Let’s go back for a moment to that frame coherence issue in my first bullet point. I find this to be a subject with a lot of deep ramifications that are rarely explored. At some level, our entire computational architecture is based on coherence of one kind or another (memory caches and the like). Apparently when these coherence exploitations are fine-grained enough, they tend to average out and not cause much feedback. But still there are exceptional cases due to pessimistic input patterns. If we wanted to get rid of these, to make a game system that is truly real-time, we would have to throw away much of our current computing paradigm. (This seems unlikely in the near term!)

Another interesting issue arises at the algorithmic high-level. Some kinds of algorithms are insensitive to the frame time. Non-time-antialiased rendering is one of these; its runtime tends to depend only on the scene complexity. But there are other kinds of algorithms, which we very much need, that we don’t know how to make fast without resorting to heavy coherence exploitation. Examples are physics and collision detection – as the frame time increases, they want to spend more CPU, increasing frame time further. So we use coherence in these algorithms, but in doing so we create a situation that is somewhat unhappy.

Simple Compression

This one is not a rant!

Sometimes you want to write an integer into a file or transmit it over the network, and you know the integer is usually going to be small, though it could in rare cases be larger. To compress, we need an estimate of the probability for each value. Suppose there’s a 50% chance of the value being 0; if it’s not 0, there’s a 50% chance of it being 1 (a 25% chance globally); if it’s not 1, there’s a 50% chance of it being 2 (a 12.5% chance globally), and so on.

The Huffman tree for this probability distribution looks like Figure 1. To build the Huffman codes from a tree, you just navigate from the root to the number you want to encode, outputting a 1 for each rightward branch and a 0 for each leftward branch. In this particular case, we see that a 0 always ends the sequence, and the number of 1s that come before that 0 is simply the number we’re encoding.

So if your probability distribution is anywhere near this ideal, you can get good compression on your numbers without actually understanding compression, or doing any of the arithmetic coding stuff I’ve talked about in the past (August – November 2003).

Figure 1

A Huffman tree for encoding the nonnegative integers, where 0 is the most probable value and the probability halves for each step up the series of integers. To help keep things clear, the edges have been labelled “l” and “r” rather than the 0 and 1 bits you might use to encode them. To encode the number 2 using this tree, you would output rrl, that is, 110. The ellipses indicate that the tree continues indefinitely.
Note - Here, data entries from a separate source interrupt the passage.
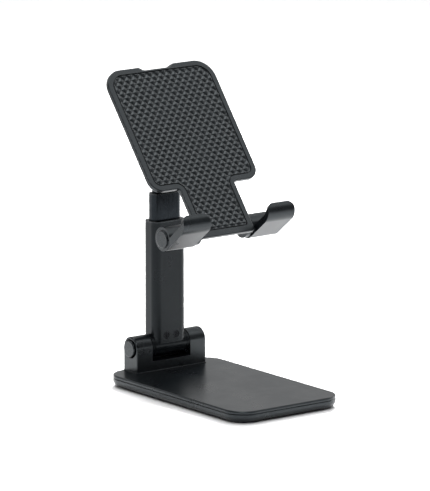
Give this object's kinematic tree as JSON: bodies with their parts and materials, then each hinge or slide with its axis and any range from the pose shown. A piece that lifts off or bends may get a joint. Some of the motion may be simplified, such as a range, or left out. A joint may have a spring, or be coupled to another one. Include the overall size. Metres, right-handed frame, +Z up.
{
  "type": "folding phone stand",
  "caption": "Folding desk stand for a phone: weighted flat base, telescopic post, tilting T-shaped plate with grip pad and fold-out hooks.",
  "frame": {"origin": "centre of the base's resting face, on the surface that the stand stands on", "axes": "+Z up; +X to the user's right, along both hinge axes; -Y towards the user, so the post is at +Y"},
  "size_m": [0.076, 0.1225, 0.1717],
  "materials": {
    "shell_black": "matt moulded ABS, fine spark texture",
    "post_black": "satin moulded ABS",
    "pad_silicone": "soft silicone with a raised woven pattern",
    "foot_rubber": "matt silicone sheet",
    "steel": "bright zinc-plated steel",
    "black_steel": "black oxide steel",
    "ballast_steel": "galvanised steel sheet",
    "bush_acetal": "black acetal, low friction",
    "tube_metal": "black anodised aluminium tube",
    "washer_nylon": "black nylon"
  },
  "bodies": {
    "base": {"base_cover": "shell_black", "base_tray": "shell_black", "ballast_plate": "ballast_steel", "anti_slip_pad": "foot_rubber", "tray_screws": "steel", "hinge_block": "shell_black", "hinge_block_screws": "steel", "hinge_axle": "steel", "hinge_disc_springs": "steel", "hinge_nut": "steel", "hinge_washers": "washer_nylon", "hinge_cap_right": "shell_black", "hinge_cap_left": "shell_black"},
    "lower_post": {"post_foot": "post_black", "outer_tube": "post_black", "foot_screws": "black_steel", "outer_bush": "bush_acetal"},
    "middle_post": {"middle_tube": "tube_metal", "middle_stop": "bush_acetal", "middle_bush": "bush_acetal"},
    "upper_post": {"inner_tube": "tube_metal", "inner_stop": "bush_acetal", "tilt_head": "post_black", "head_screw": "black_steel"},
    "tilt_spindle": {"tilt_pin": "steel"},
    "plate": {"back_plate": "shell_black", "grip_pad": "pad_silicone", "tilt_washers": "washer_nylon", "tilt_cap_right": "shell_black", "tilt_cap_left": "shell_black"},
    "right_hook_spindle": {"hook_pin_right": "steel"},
    "left_hook_spindle": {"hook_pin_left": "steel"},
    "right_hook": {"hook_right": "shell_black", "hook_cap_right": "shell_black"},
    "left_hook": {"hook_left": "shell_black", "hook_cap_left": "shell_black"}
  },
  "joints": [
    {"name": "post_fold", "type": "hinge", "parent": "base", "child": "lower_post", "pos_m": [0, 0.0529, 0.0196], "axis": [1, 0, 0], "range_deg": [0, 90]},
    {"name": "middle_slide", "type": "slide", "parent": "lower_post", "child": "middle_post", "axis": [0, 0, -1], "range_m": [0, 0.0136]},
    {"name": "upper_slide", "type": "slide", "parent": "middle_post", "child": "upper_post", "axis": [0, 0, -1], "range_m": [0, 0.0238]},
    {"name": "plate_stow", "type": "hinge", "parent": "upper_post", "child": "tilt_spindle", "pos_m": [0, 0.0529, 0.1464], "axis": [1, 0, 0], "range_deg": [0, 38.3]},
    {"name": "plate_tilt", "type": "hinge", "parent": "tilt_spindle", "child": "plate", "pos_m": [0, 0.0529, 0.1464], "axis": [1, 0, 0], "range_deg": [-50, 0]},
    {"name": "right_hook_stow", "type": "hinge", "parent": "plate", "child": "right_hook_spindle", "pos_m": [0, 0.00471, 0.0899], "axis": [-1, 0, 0], "range_deg": [0, 90]},
    {"name": "right_hook_fold", "type": "hinge", "parent": "right_hook_spindle", "child": "right_hook", "pos_m": [0, 0.00471, 0.0899], "axis": [1, 0, 0], "range_deg": [-90, 0]},
    {"name": "left_hook_stow", "type": "hinge", "parent": "plate", "child": "left_hook_spindle", "pos_m": [0, 0.00471, 0.0899], "axis": [-1, 0, 0], "range_deg": [0, 90]},
    {"name": "left_hook_fold", "type": "hinge", "parent": "left_hook_spindle", "child": "left_hook", "pos_m": [0, 0.00471, 0.0899], "axis": [1, 0, 0], "range_deg": [-90, 0]}
  ],
  "couplings": [
    {"joint": "plate_stow", "follows": "post_fold", "ratio": 0.42556},
    {"joint": "right_hook_stow", "follows": "post_fold", "ratio": 1},
    {"joint": "left_hook_stow", "follows": "post_fold", "ratio": 1}
  ]
}
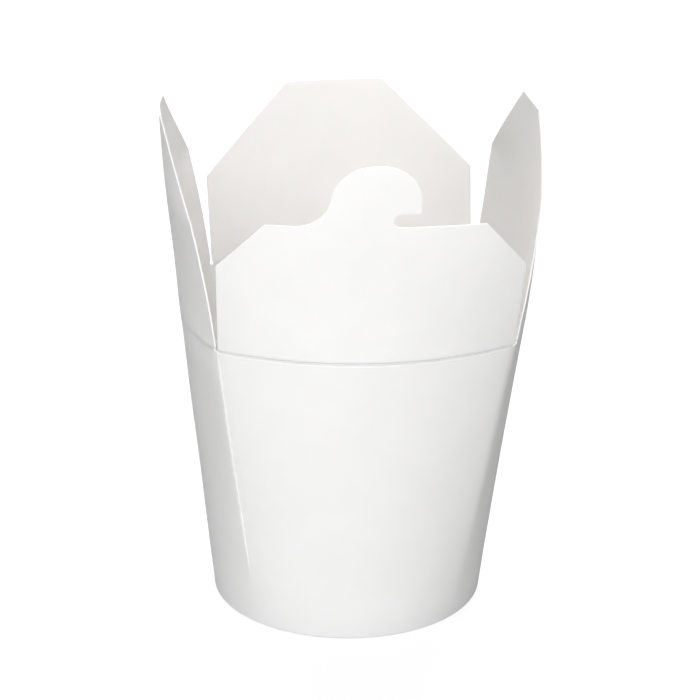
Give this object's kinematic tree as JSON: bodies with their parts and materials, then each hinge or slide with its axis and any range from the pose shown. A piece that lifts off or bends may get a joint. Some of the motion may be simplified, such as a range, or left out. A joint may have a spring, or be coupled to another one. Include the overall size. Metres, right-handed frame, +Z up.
{
  "type": "noodle takeaway box",
  "caption": "Empty white paperboard takeaway box, round at the base and square at the open mouth, with standing lid flaps and a hooked tongue on the front one.",
  "frame": {"origin": "on the table, under the middle of the whole object's bounding box, flaps included; the axis of the round base stands at x 0.0022, y 0.00285", "axes": "+Z up, -Y towards the flap with the hooked tongue, +X to the right seen from that side"},
  "size_m": [0.111, 0.1314, 0.1554],
  "materials": {
    "white_board": "satin"
  },
  "bodies": {
    "body": {"wall": "white_board", "base": "white_board"},
    "front_flap": {"flap_front": "white_board"},
    "back_flap": {"flap_back": "white_board"},
    "left_flap": {"flap_left": "white_board"},
    "right_flap": {"flap_right": "white_board"}
  },
  "joints": [
    {"name": "front_crease", "type": "hinge", "parent": "body", "child": "front_flap", "pos_m": [0.0022, -0.03995, 0.0935], "axis": [-1, 0, 0], "range_deg": [0, 65]},
    {"name": "back_crease", "type": "hinge", "parent": "body", "child": "back_flap", "pos_m": [0.0022, 0.04565, 0.0935], "axis": [1, 0, 0], "range_deg": [0, 62]},
    {"name": "left_crease", "type": "hinge", "parent": "body", "child": "left_flap", "pos_m": [-0.0406, 0.00285, 0.0935], "axis": [0, 1, 0], "range_deg": [0, 104]},
    {"name": "right_crease", "type": "hinge", "parent": "body", "child": "right_flap", "pos_m": [0.045, 0.00285, 0.0935], "axis": [0, -1, 0], "range_deg": [0, 90]}
  ]
}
Hexagonal Lattice Texture Maps

As I discussed in “Transmitting Vectors” (July 2002), hexagons provide a lower-error tiling of the plane than squares do. With texture maps, we are trying to approximate a continuous surface of color (or some other quantity) with a lattice of samples, and usually we use a square lattice. If we used hexagons instead, we could save memory (because we’d need fewer samples to achieve the same amount of resolution). Furthermore, we would increase isotropy, which can be extra important when using texture maps to approximate pieces of functions and then multiplying them together or combining them in some other way.

This raises interesting questions, such as what coordinate system would be best to index the texture map. It’d be an interesting area to experiment in, though low-level hardware support for hexagonal texture maps seems unlikely. Nevertheless, I think one could do some wacky and fruitful experiments by projecting slices of a 3D cubic texture map down to 2D hexagonal maps. (See Charles Fu’s posting in For More Information).
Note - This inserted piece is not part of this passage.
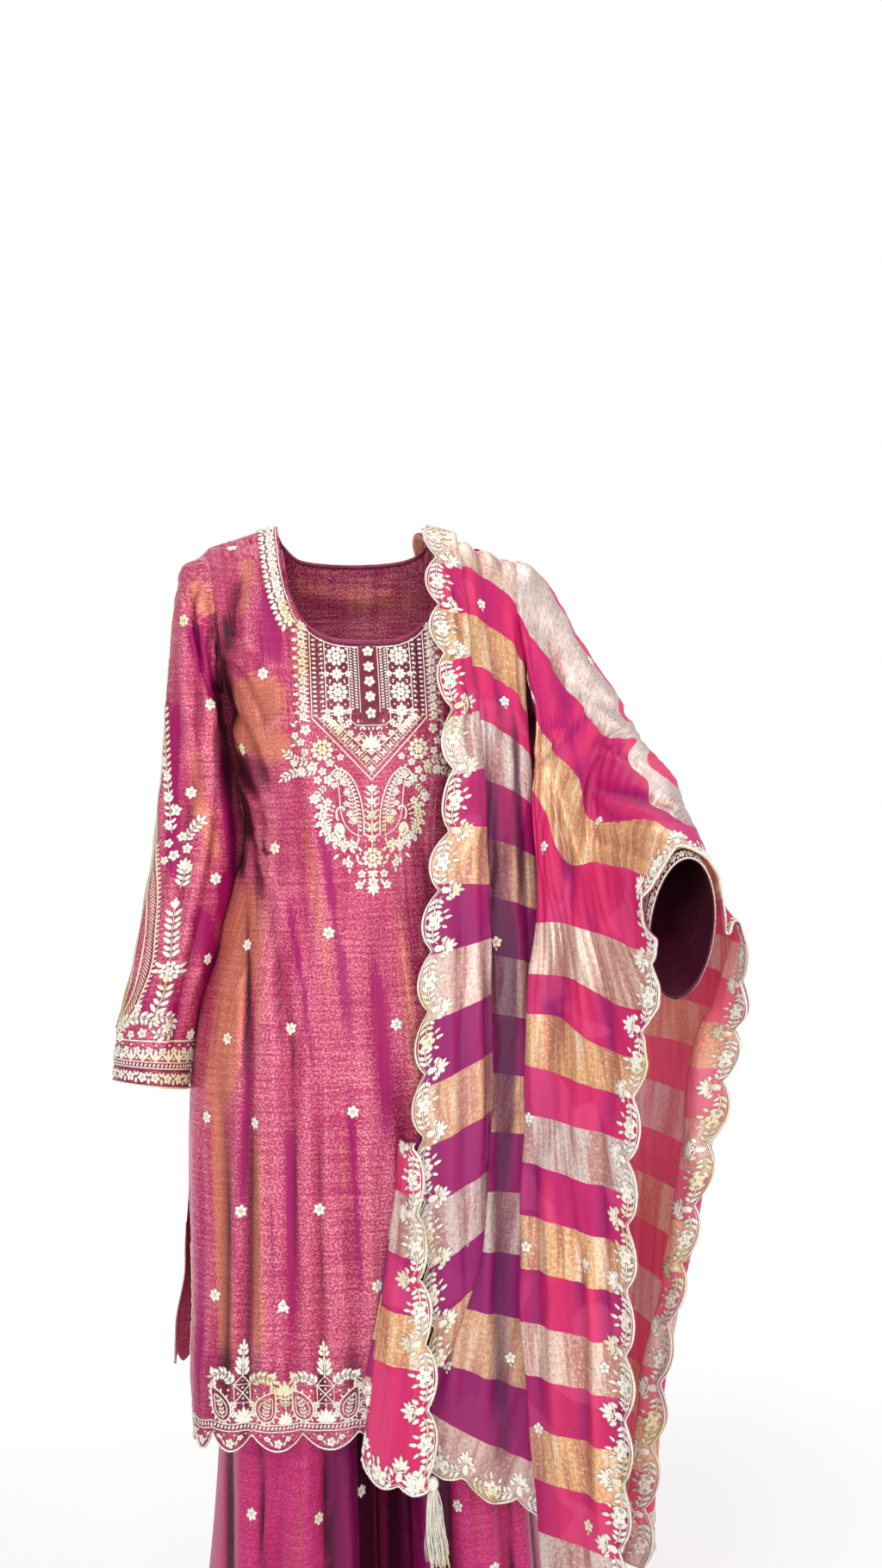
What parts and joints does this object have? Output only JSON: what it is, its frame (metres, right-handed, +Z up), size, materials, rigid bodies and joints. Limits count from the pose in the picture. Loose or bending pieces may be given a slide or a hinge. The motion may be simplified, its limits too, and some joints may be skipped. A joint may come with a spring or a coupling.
{
  "type": "sharara suit",
  "caption": "Worn three-piece suit: long fitted tunic with side slits, wide divided skirt, and a striped veil draped over the left shoulder and forearm.",
  "frame": {"origin": "middle of the neck at shoulder height, where the wearer's shoulders carry the suit", "axes": "+Z up, the front of the suit faces -Y, the suit's right sleeve lies at -X"},
  "size_m": [0.661, 0.4966, 1.464],
  "materials": {
    "kameez_tissue": "metallic tissue silk, raspberry shot with copper, crinkled, soft sheen",
    "sharara_tissue": "metallic tissue silk, deep raspberry, pleated",
    "dupatta_veil": "sheer organza with woven magenta and metallic gold stripes",
    "binding": "dark magenta silk, smooth",
    "thread": "cream and pale gold cord and zari thread"
  },
  "bodies": {
    "root": {"dupatta_arm_cover": "dupatta_veil", "dupatta_back_fall": "dupatta_veil", "dupatta_front_fall": "dupatta_veil", "dupatta_inner_layer": "dupatta_veil", "dupatta_outer_fall": "dupatta_veil", "dupatta_shoulder_pleat": "dupatta_veil", "dupatta_tassel": "thread", "dupatta_turned_flap": "dupatta_veil", "kameez_back": "kameez_tissue", "kameez_front": "kameez_tissue", "neck_binding_back": "binding", "neck_binding_front": "binding", "placket_button_1": "thread", "placket_button_2": "thread", "placket_button_3": "thread", "placket_button_4": "thread", "placket_button_5": "thread", "placket_strip": "binding", "sharara_left_back": "sharara_tissue", "sharara_left_front": "sharara_tissue", "sharara_right_back": "sharara_tissue", "sharara_right_front": "sharara_tissue", "sharara_waistband_back": "sharara_tissue", "sharara_waistband_front": "sharara_tissue", "sleeve_left": "kameez_tissue", "sleeve_right": "kameez_tissue"}
  },
  "joints": []
}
For rendering, this is likely to fall into the general category of “too hard to deal with to be worth the benefit”, so I’m not recommending you go out and stick this into our engine. But when it comes to techniques as pervasive and fundamental to what we do as texture maps, I like to understand everything I can about the technique. If we do something inefficiently, it should be out of choice, not ignorance.

For a use of hexagonal texture maps in computer vision, see Lee Middleton’s paper in For More Information.

Computer Vision

The state of computer vision research can be split pretty easily into two parts, the low level and the high level. The low level is about looking at grids of pixels and extracting useful information from them (passing filters over the image, using signal processing to measure texture, phase congruency detection, the generalized Hough transform, and things like that). The high level is about taking that low-level information and doing some AI to parse the image (recognize shapes in the scene, detect faces, or whatever).

In general the low-level research is well-founded. Those guys know what they’re doing, and their work is based on solid concepts. Sometimes when I read a good low-level computer vision paper, I feel like it was written by the Terminator. On the other hand, high-level vision papers always seem like they were written in crayon. The concepts involved are obviously total hacks, which clearly won’t work in the general case, or lead to any kind of substantial high-level vision paradigm. To date, the best high-level vision research doesn’t seem to be anything you wouldn’t think of yourself if you sat down for a weekend and sketched out some ideas. But the high-level papers seem to take themselves very seriously, for some reason.

References

Yahn Bernier, “Lag Compensation”, http://www.gdconf.com/archives/2001/bernier.doc

Lee Middleton, “Markov Random Fields for Square and Hexagonal Texture Maps”, http://www.ecs.soton.ac.uk/~ljm/archive/c_middleton2002mrf.pdf

Charles Fu, “Which point is in the hex?”, post to rec.games.programmer, June 1994. Message-ID <2sqchi$a1j@gap.cco.caltech.edu>.

Zeroping home page, http://zeroping.home.att.net